Despite U.S. Immigration and Customs Enforcement’s relatively young age, its functional history – encompassing the broad roles, responsibilities and federal statutes now carried out and enforced by the men and women of ICE – predates the modern birth of the agency by more than 200 years.
This informative video describes the conditions that gave rise to legislation authorizing the collection of import taxes and customs fees first envisioned by founding father Alexander Hamilton, the nation’s first secretary of the Treasury. It traces the remarkable development of the country throughout the 19th and 20th centuries, including the essential role of immigration and the evolving laws and regulations that governed it through a period of rapid growth and expansion.
In March 2003, the Homeland Security Act set into motion what would be the single-largest government reorganization since the creation of the Department of Defense. One of the agencies in the new Department of Homeland Security was the Bureau of Immigration and Customs Enforcement, now known as U.S. Immigration and Customs Enforcement, or ICE.

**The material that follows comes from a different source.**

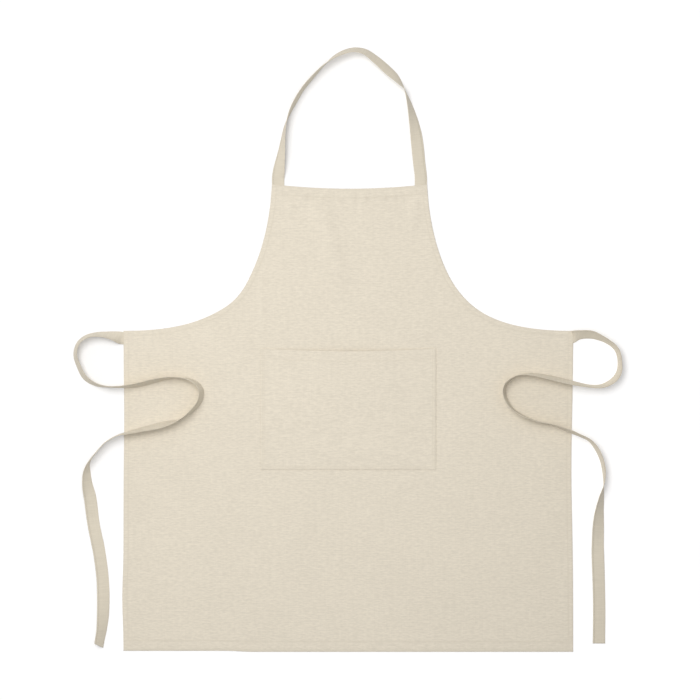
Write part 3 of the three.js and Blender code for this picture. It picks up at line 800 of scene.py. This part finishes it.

Congress granted ICE a unique combination of civil and criminal authorities to better protect national security and public safety in answer to the tragic events on 9/11. Leveraging those authorities, ICE's primary mission is to promote homeland security and public safety through the criminal and civil enforcement of federal laws governing border control, customs, trade and immigration.
ICE now has more than 20,000 law enforcement and support personnel in more than 400 offices in the United States and around the world. The agency has an annual budget of approximately $8 billion, primarily devoted to three operational directorates – Homeland Security Investigations (HSI), Enforcement and Removal Operations (ERO) and Office of the Principal Legal Advisor (OPLA). A fourth directorate – Management and Administration – supports the three operational branches to advance the ICE mission.